Rows from a 3D modeling dataset:

══════════════════════════════

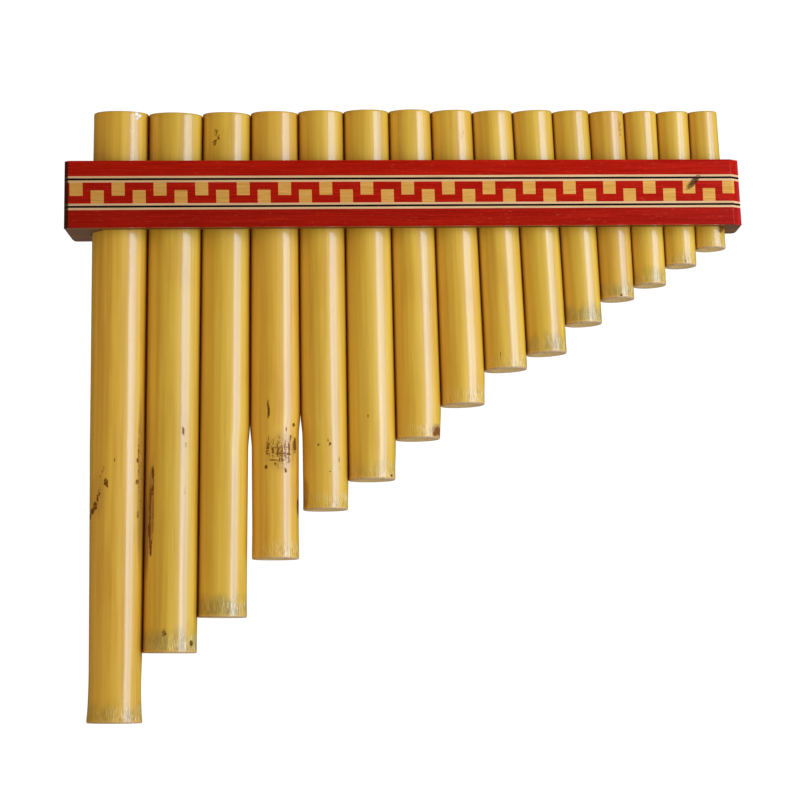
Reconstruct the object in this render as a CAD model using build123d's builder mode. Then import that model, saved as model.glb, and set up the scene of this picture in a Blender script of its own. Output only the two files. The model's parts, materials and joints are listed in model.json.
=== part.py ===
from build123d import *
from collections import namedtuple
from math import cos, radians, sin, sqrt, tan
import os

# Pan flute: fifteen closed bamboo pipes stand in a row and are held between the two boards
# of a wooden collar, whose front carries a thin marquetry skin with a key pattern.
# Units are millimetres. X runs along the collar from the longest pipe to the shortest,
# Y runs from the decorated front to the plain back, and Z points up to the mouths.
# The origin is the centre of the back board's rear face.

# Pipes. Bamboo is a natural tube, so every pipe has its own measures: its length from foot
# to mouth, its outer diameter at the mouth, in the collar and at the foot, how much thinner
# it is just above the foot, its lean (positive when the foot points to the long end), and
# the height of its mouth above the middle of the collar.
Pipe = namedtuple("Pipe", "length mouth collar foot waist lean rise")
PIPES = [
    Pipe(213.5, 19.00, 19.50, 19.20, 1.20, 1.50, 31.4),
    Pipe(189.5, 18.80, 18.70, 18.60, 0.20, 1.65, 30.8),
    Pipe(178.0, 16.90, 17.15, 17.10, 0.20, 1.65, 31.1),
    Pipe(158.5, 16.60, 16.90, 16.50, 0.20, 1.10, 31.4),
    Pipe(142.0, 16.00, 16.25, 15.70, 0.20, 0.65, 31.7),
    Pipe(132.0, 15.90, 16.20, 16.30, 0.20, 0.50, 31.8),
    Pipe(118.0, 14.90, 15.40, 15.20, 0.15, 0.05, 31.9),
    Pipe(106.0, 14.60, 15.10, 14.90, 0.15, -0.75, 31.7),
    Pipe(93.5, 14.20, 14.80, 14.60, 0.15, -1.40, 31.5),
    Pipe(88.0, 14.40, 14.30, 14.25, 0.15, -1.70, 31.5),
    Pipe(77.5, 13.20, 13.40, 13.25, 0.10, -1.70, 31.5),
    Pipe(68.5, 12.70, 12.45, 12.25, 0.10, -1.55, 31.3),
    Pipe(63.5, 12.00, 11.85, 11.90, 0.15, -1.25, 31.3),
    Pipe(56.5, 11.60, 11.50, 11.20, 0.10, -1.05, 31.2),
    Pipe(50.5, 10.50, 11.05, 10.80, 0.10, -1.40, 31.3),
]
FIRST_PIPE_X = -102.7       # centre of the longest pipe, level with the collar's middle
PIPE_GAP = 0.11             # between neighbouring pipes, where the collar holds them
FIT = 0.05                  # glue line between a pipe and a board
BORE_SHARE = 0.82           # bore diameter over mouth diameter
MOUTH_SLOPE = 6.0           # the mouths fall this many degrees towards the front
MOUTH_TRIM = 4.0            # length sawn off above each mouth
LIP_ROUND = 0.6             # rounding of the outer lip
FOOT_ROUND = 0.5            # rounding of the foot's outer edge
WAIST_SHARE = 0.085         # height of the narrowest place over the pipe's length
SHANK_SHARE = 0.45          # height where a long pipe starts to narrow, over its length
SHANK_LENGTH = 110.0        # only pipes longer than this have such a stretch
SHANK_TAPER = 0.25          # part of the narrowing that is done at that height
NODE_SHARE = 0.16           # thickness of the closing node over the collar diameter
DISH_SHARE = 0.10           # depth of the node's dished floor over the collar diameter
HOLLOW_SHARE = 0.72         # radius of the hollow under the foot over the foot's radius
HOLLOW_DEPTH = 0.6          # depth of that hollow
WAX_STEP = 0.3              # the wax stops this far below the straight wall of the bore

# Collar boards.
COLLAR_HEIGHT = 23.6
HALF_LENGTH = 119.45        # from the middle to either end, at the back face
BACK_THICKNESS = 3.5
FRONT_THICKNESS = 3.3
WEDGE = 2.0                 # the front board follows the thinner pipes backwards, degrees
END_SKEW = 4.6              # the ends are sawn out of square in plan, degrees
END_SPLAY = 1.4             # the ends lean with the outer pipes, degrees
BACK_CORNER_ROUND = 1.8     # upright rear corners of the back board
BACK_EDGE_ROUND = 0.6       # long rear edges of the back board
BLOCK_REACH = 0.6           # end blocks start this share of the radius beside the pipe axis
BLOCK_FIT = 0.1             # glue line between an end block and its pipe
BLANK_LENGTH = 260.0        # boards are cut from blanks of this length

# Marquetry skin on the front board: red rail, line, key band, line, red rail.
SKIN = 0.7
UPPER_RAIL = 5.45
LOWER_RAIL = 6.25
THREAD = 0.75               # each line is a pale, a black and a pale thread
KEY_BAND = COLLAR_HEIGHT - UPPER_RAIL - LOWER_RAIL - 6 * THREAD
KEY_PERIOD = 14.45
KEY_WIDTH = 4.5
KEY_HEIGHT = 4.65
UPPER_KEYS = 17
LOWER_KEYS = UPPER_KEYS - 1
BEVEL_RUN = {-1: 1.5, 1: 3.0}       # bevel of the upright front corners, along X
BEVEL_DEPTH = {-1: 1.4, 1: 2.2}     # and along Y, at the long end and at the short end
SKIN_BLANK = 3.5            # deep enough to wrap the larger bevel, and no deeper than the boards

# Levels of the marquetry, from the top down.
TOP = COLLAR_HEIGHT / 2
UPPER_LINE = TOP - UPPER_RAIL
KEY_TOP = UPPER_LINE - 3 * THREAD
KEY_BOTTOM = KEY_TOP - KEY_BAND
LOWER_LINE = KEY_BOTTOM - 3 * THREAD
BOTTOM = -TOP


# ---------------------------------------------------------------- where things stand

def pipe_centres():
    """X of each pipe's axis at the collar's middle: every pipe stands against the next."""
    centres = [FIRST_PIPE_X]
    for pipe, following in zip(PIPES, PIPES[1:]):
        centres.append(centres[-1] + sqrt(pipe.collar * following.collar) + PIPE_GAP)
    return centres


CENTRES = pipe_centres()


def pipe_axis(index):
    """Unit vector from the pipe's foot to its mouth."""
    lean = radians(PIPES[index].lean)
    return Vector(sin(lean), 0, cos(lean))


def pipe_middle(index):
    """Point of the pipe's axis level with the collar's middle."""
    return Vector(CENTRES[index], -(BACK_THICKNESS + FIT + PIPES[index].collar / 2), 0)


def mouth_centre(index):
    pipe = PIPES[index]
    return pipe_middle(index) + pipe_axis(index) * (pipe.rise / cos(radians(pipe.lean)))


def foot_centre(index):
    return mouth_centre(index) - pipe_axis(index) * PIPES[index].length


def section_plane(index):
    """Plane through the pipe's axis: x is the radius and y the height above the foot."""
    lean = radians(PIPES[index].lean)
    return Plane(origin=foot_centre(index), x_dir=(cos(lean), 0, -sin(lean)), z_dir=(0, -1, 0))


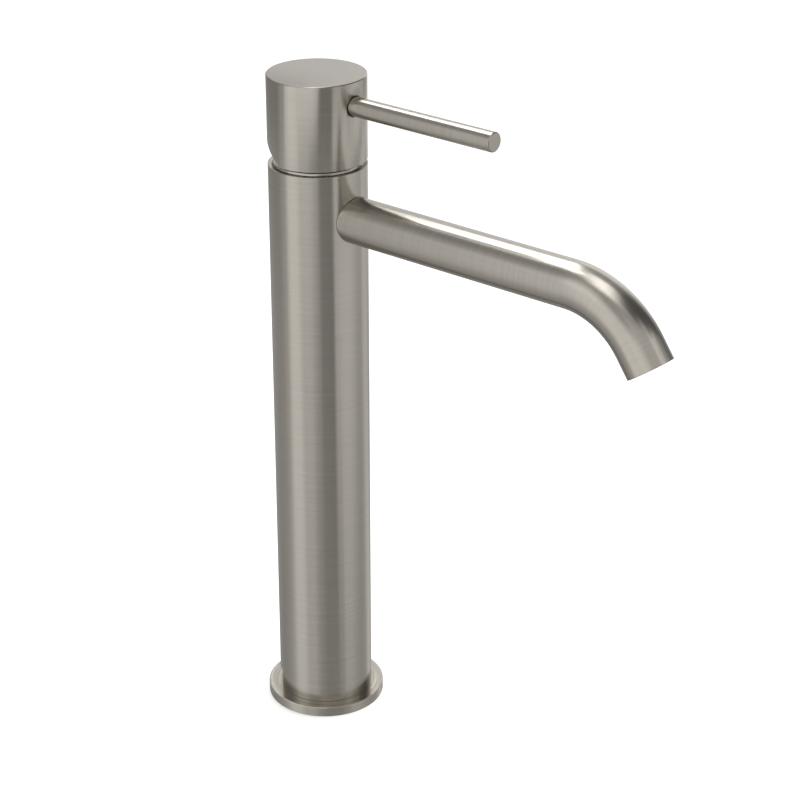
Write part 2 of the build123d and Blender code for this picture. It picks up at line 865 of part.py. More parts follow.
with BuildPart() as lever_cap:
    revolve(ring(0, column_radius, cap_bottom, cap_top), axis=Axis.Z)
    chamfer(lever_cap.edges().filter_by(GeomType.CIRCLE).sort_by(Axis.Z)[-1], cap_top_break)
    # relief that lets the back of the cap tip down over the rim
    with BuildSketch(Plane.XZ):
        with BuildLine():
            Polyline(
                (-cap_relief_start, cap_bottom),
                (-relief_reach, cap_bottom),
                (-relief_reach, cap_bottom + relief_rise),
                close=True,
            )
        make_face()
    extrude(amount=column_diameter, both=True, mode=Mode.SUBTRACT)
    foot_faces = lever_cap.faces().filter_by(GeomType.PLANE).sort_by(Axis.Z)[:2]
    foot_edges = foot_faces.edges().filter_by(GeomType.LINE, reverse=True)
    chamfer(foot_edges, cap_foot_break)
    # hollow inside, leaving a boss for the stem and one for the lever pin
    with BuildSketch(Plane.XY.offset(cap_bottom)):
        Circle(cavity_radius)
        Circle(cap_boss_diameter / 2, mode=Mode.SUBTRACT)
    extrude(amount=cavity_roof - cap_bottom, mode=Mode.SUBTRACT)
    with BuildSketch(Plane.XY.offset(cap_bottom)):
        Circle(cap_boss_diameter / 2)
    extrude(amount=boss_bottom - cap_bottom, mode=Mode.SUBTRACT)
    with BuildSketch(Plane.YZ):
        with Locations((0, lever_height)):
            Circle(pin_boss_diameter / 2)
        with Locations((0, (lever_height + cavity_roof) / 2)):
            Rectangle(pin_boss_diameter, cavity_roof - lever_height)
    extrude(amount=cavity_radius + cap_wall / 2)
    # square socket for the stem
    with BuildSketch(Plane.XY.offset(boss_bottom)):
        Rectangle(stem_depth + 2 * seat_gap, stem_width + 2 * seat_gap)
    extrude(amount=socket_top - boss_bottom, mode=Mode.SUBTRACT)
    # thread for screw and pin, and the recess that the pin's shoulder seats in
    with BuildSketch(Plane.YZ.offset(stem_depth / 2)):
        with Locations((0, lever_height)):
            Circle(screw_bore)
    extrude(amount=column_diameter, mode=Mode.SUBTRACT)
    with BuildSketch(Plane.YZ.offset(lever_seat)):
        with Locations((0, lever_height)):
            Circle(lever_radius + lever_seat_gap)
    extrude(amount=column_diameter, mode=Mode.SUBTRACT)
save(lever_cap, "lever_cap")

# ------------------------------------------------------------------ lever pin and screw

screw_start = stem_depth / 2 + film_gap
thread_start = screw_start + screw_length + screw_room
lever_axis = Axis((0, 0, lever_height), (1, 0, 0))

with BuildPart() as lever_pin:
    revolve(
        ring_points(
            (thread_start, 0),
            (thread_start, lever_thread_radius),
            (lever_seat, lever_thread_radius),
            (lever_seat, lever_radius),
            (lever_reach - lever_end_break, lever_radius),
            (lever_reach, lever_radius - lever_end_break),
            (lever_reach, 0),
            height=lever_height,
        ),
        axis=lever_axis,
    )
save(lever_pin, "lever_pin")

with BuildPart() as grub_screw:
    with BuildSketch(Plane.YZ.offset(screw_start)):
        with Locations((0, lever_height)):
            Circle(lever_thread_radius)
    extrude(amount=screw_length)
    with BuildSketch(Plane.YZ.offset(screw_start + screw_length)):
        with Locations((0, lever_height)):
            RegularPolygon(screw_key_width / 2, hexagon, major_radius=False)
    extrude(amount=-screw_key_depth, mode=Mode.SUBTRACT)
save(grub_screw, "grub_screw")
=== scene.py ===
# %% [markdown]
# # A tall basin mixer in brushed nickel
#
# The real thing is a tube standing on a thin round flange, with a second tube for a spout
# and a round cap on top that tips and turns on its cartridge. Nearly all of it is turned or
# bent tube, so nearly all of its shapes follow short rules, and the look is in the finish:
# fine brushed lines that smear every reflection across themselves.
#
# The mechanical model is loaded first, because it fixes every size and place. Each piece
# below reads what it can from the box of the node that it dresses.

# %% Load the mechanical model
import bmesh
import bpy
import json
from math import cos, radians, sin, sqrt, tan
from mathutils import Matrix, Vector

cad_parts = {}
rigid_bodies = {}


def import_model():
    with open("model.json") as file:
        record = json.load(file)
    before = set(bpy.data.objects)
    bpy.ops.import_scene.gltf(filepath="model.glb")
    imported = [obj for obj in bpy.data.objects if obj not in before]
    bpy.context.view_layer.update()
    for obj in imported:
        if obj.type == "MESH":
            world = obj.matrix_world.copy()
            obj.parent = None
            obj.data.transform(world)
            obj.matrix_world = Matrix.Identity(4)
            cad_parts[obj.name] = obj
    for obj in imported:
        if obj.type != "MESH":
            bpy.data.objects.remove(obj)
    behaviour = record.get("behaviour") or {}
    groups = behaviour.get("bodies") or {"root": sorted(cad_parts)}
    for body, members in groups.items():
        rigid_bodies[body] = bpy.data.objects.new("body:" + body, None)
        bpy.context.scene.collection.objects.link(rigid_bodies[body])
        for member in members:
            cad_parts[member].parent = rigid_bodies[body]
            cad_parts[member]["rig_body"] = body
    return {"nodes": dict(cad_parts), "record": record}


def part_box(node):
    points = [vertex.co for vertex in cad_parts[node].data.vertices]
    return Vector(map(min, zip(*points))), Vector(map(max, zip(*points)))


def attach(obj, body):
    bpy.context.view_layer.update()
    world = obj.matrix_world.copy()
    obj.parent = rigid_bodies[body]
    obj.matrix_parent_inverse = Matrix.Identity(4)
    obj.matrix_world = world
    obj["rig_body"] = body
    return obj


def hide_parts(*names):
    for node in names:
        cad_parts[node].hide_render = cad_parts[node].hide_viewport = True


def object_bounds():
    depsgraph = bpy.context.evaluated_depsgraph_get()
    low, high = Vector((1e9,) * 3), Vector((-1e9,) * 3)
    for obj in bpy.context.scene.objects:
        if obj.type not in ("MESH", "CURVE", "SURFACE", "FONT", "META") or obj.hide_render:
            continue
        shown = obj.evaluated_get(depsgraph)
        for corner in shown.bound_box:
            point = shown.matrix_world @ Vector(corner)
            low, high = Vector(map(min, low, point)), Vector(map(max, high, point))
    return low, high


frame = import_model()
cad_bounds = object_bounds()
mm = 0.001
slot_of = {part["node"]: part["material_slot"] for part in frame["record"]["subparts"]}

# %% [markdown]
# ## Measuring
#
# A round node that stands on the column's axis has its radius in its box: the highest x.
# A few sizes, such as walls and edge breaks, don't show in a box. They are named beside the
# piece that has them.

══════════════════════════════

_Set problem_
In the listing above, find the line with "extrude(amount=screw_length)" and the line with "before = set(bpy.data.objects)", then print exactly those lines and every line between them.

_Written solution_
    extrude(amount=screw_length)
    with BuildSketch(Plane.YZ.offset(screw_start + screw_length)):
        with Locations((0, lever_height)):
            RegularPolygon(screw_key_width / 2, hexagon, major_radius=False)
    extrude(amount=-screw_key_depth, mode=Mode.SUBTRACT)
save(grub_screw, "grub_screw")
=== scene.py ===
# %% [markdown]
# # A tall basin mixer in brushed nickel
#
# The real thing is a tube standing on a thin round flange, with a second tube for a spout
# and a round cap on top that tips and turns on its cartridge. Nearly all of it is turned or
# bent tube, so nearly all of its shapes follow short rules, and the look is in the finish:
# fine brushed lines that smear every reflection across themselves.
#
# The mechanical model is loaded first, because it fixes every size and place. Each piece
# below reads what it can from the box of the node that it dresses.

# %% Load the mechanical model
import bmesh
import bpy
import json
from math import cos, radians, sin, sqrt, tan
from mathutils import Matrix, Vector

cad_parts = {}
rigid_bodies = {}


def import_model():
    with open("model.json") as file:
        record = json.load(file)
    before = set(bpy.data.objects)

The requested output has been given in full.